9. You Struggle to Believe Compliments
When someone says something kind, you deflect, minimize, or assume they’re just being polite. Deep down, you don’t believe them. Compliments feel uncomfortable because you were taught that love and approval had to be earned, not freely given.
Maybe praise was rare, or it came with conditions. Maybe you were criticized more than celebrated. Either way, you learned that your worth was constantly in question.
Now, accepting kindness feels foreign. But you deserve to be seen and appreciated. Start by simply saying thank you when someone compliments you, even if it feels awkward.

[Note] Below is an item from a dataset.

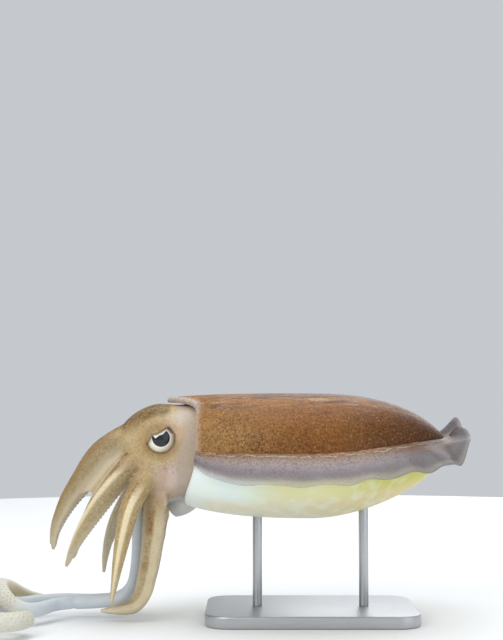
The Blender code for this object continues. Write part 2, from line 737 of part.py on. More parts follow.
def build_limb(name, path, sections, start, end, keel, sides, rings, group, skin,
               suckers=(), outer_face=None, cutters=()):
    """One length of an arm or tentacle from start to end of its path, with its suckers joined on."""
    made_rings = []
    for i in range(rings):
        share = start + (end - start) * i / (rings - 1)
        deep, wide = profile(sections, share)
        made_rings.append(limb_ring(path, share, deep, wide, keel, sides, outer_face))
    verts, faces = loft(made_rings)
    made = mesh_object(name, verts, faces, group, skin)
    for cutter in cutters:
        applied(made, "DIFFERENCE", cutter)
    if suckers:
        pieces = new_collection(name + "_suckers")
        for number, (share, angle, size) in enumerate(suckers):
            middle, face, across = limb_frame(path, share, outer_face)
            deep, wide = profile(sections, share)
            surface = middle + face * deep * 0.82 * math.cos(angle) + across * wide * math.sin(angle)
            out = face * math.cos(angle) / deep + across * math.sin(angle) / wide
            add_sucker(number, surface, out, size, pieces)
        bpy.context.view_layer.update()
        applied(made, "UNION", group=pieces)
        for piece in list(pieces.objects):
            remove(piece)
        bpy.data.collections.remove(pieces)
    return keep_largest(made)


def arm_suckers(sections, first, last, pairs, rows=(-1, 1)):
    """Places in two staggered rows that shrink and close up towards the tip."""
    found = []
    for i in range(pairs):
        for row in rows:
            step = (i + 0.25 * (row + 1)) / pairs
            share = first + (last - first) * (1 - (1 - step)**1.25)
            deep, wide = profile(sections, share)
            size = max(0.00045, 0.27 * min(deep, wide))
            found.append((share, row * 0.62, size))
    return found


def build_arms(group, cutters, head_cutter):
    """The arms of each side from the lowest pair up. Each is trimmed by the head and the arm below it."""
    for side, word, paths in ((1, "right", ARM_PATHS), (-1, "left", LEFT_PATHS)):
        below = []
        for number in (4, 3, 2, 1):
            path = Path([(x, side * y, z) for x, y, z in paths[number]])
            sections = ARM_SECTIONS[number]
            places = arm_suckers(sections, 0.26, 0.97, SUCKER_PAIRS)
            name = f"arm_{number}_{word}"
            keel = KEEL[number]
            bare = build_limb(name + "_bare", path, sections, 0.0, 0.6, keel, ARM_SIDES, 10, cutters,
                              "arm_skin")
            tools = [head_cutter, *below]
            below = [grown_copy(bare, name + "_cutter", cutters)]
            if number < 4:
                build_limb(name, path, sections, 0.0, 1.0, keel, ARM_SIDES, ARM_RINGS, group,
                           "arm_skin", suckers=places, cutters=tools)
                continue
            space = GAP / path.length / 2
            clear = 0.022
            split = ARM_4_SPLIT
            upper = [p for p in places if p[0] < split - clear]
            lower = [p for p in places if p[0] > split + clear]
            build_limb(name + "_upper", path, sections, 0.0, split - space, keel, ARM_SIDES, 10,
                       group, "arm_skin", suckers=upper, cutters=tools)
            build_limb(name + "_lower", path, sections, split + space, 1.0, keel, ARM_SIDES, 10,
                       group, "arm_skin", suckers=lower)


def spiral_points():
    """The club's coil on the floor level, turning inwards."""
    found = []
    for i in range(1, SPIRAL_POINTS + 1):
        t = i / SPIRAL_POINTS
        angle = math.radians(SPIRAL_START_DEG + SPIRAL_TURN_DEG * t)
        radius = SPIRAL_START_RADIUS + (SPIRAL_END_RADIUS - SPIRAL_START_RADIUS) * t
        found.append((SPIRAL_CENTRE[0] + radius * math.cos(angle),
                      SPIRAL_CENTRE[1] + radius * math.sin(angle), SPIRAL_CENTRE[2]))
    return found


def tentacle_sections(club_from):
    wide = TENTACLE_HALF
    return ((0.0, wide, wide), (club_from - 0.1, wide, wide), (club_from + 0.06, CLUB_HALF, CLUB_HALF),
            (0.93, CLUB_HALF * 0.92, CLUB_HALF * 0.92), (1.0, CLUB_HALF * 0.42, CLUB_HALF * 0.42))


def outward_face(centre):
    """The club's sucker face looks away from the middle of its curl and a little up."""
    def face(middle, share):
        away = middle - np.array(centre)
        away[2] = 0.0
        return away / np.linalg.norm(away) + np.array([0.0, 0.0, 0.45])
    return face


def build_tentacles(group, cutters, head_cutter):
    plans = (
        ("right", TENTACLE_RIGHT + tuple(spiral_points()), RIGHT_SPLITS, SPIRAL_CENTRE, 0.66),
        ("left", TENTACLE_LEFT, LEFT_SPLITS, (-0.1400, -0.0080, 0.0), 0.69),
    )
    for word, points, splits, curl, club_from in plans:
        path = Path(points)
        tools = [head_cutter, cutters.objects[f"arm_4_{word}_cutter"], cutters.objects[f"arm_3_{word}_cutter"]]
        sections = tentacle_sections(club_from)
        space = 1.6 * GAP / path.length / 2
        bounds = [0.0, *splits, 1.0]
        stalks = sum(1 for s in splits if s <= club_from)
        for i in range(len(bounds) - 1):
            start = bounds[i] + (space if i else 0.0)
            end = bounds[i + 1] - (space if i < len(bounds) - 2 else 0.0)
            rings = max(7, round((end - start) * path.length / 0.0052) + 1)
            is_club = i >= stalks
            name = f"club_{word}_{i - stalks + 1}" if is_club else f"tentacle_{word}_{i + 1}"
            suckers = []
            if is_club:
                count = round(CLUB_SUCKERS * 2 * (end - start) / (1.0 - club_from) / 2)
                for k in range(count):
                    for row in range(CLUB_ROWS):
                        share = start + (end - start) * (k + 0.5 + 0.25 * (row % 2)) / (count + 0.4)
                        angle = 0.62 * (row - 1)
                        suckers.append((share, angle, 0.00095 * (1.15 - 0.35 * share)))
            build_limb(name, path, sections, start, end, 0.0, TENTACLE_SIDES, rings, group,
                       "tentacle_skin", suckers=suckers,
                       outer_face=outward_face(curl) if is_club else None,
                       cutters=tools if i == 0 else ())


# Stand

def rod_top(x):
    return mantle_point(x, -math.pi / 2)[2] + ROD_SOCKET_DEPTH


def rod_solid(name, x, radius, bottom, top, group):
    mesh = bpy.data.meshes.new(name)
    rod = bmesh.new()
    bmesh.ops.create_cone(rod, cap_ends=True, segments=ROD_SIDES, radius1=radius, radius2=radius,
                          depth=top - bottom)
    rod.to_mesh(mesh)
    rod.free()
    made = bpy.data.objects.new(name, mesh)
    made.location = (x, 0.0, (top + bottom) / 2)
    group.objects.link(made)
    made.data.materials.append(material("stand_metal"))
    bpy.context.view_layer.update()
    return made


def build_stand(group):
    for word, x in zip(("front", "rear"), ROD_X):
        rod_solid(f"stand_rod_{word}", x, ROD_RADIUS, BASE_THICKNESS + GAP, rod_top(x), group)
    outline = []
    for corner_x, corner_y, start in ((1, 1, 0), (-1, 1, 90), (-1, -1, 180), (1, -1, 270)):
        for step in range(6):
            angle = math.radians(start + 18 * step)
            outline.append((corner_x * (BASE_LENGTH / 2 - BASE_CORNER), BASE_CORNER * math.cos(angle),
                            corner_y * (BASE_WIDTH / 2 - BASE_CORNER), BASE_CORNER * math.sin(angle)))
    rings = []
    for inset, z in ((0.0006, 0.0), (0.0, 0.0006), (0.0, BASE_THICKNESS - 0.001), (0.001, BASE_THICKNESS)):
        shrink = 1 - inset / BASE_CORNER
        rings.append([np.array([x + a * shrink, y + b * shrink, z]) for x, a, y, b in outline])
    verts, faces = loft(rings)
    mesh_object("stand_base", verts, faces, group, "stand_metal")


def main():
    clear_scene()
    animal = new_collection("needle_cuttlefish")
    cutters = new_collection("cutters")
    head_cutter = build_head(animal, cutters)
    build_mantle(animal, cutters, head_cutter)
    build_fin("fin_right", 1, animal)
    build_fin("fin_left", -1, animal)
    for side, word in ((1, "right"), (-1, "left")):
        eye_solid(f"eye_{word}", side, EYE_RADIUS, animal)
    build_funnel(animal, head_cutter, cutters)
    build_mouth(animal, head_cutter)
    build_arms(animal, cutters, head_cutter)
    build_tentacles(animal, cutters, head_cutter)
    build_stand(animal)
    for helper in cutters.objects:
        helper.hide_render = True
        helper.display_type = "WIRE"


main()
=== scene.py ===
"""Finishes a life-size needle cuttlefish that hangs in its swimming pose over a plain stand.

One skin covers the mantle, head, funnel, arms and tentacles. Fins, suckers, eyes, mouth and stand are
pieces of their own. Everything is in metres: the head points to -X, the animal's left to -Y, its back up.
"""
import math

import bmesh
import bpy
import numpy as np
from bpy.props import FloatProperty, FloatVectorProperty, IntProperty, PointerProperty
from bpy.types import Operator, Panel, PropertyGroup
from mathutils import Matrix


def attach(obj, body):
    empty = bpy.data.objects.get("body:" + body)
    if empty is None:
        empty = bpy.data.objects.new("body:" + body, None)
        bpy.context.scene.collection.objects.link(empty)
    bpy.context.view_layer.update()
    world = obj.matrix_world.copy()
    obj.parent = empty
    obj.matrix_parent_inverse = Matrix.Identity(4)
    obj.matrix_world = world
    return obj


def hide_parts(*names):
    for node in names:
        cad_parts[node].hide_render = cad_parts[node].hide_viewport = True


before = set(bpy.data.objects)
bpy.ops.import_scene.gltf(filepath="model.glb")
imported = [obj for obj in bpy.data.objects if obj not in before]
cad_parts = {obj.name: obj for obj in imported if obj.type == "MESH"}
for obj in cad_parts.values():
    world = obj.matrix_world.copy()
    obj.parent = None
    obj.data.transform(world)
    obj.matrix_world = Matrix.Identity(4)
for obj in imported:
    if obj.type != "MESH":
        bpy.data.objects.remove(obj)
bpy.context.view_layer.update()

bl_info = {
    "name": "Needle Cuttlefish",
    "version": (1, 0, 0),
    "blender": (4, 5, 0),
    "location": "3D View > Sidebar > Cuttlefish",
    "description": "Builds the skin, fins, suckers, eyes, mouth and stand of a life-size cuttlefish",
    "category": "Add Mesh",
}

# Mantle, with the sizes of the solids
MANTLE_HALF_WIDTH = 0.0462
MANTLE_REAR_X = 0.0695
MANTLE_FRONT_REACH = 0.085
FIN_LINE_Z = 0.0825
FIN_LINE_RISE = 0.006
MANTLE_RISE = 0.0310
MANTLE_DROP = 0.0322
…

10. You Carry the Weight of Everyone Else’s Emotions
Other people’s feelings become your responsibility. When someone is upset, you immediately try to fix it, even if it has nothing to do with you. You absorb their stress, their sadness, their anger, as if it’s yours to carry.
Growing up, you became the emotional caretaker. Maybe you had to manage a parent’s moods or keep siblings calm. Your needs took a backseat to everyone else’s emotional stability.
But you aren’t responsible for how others feel. Their emotions are theirs to process, not yours to fix. Learning to set emotional boundaries means recognizing where you end and others begin.
11. You Have a Hard Time Trusting Your Own Feelings
Your emotions were dismissed, minimized, or questioned so often that now you second-guess yourself constantly. You feel something, but then you wonder if you’re overreacting, being too sensitive, or making it up entirely.
You were taught that your perceptions weren’t valid. Maybe you were told you were too emotional or that things weren’t as bad as you thought. So now, even your own feelings feel unreliable.
But your emotions are real and valid. They’re signals from your body and mind that deserve attention. Start honoring your feelings without needing external validation. Trust that what you feel matters, even if no one else sees it.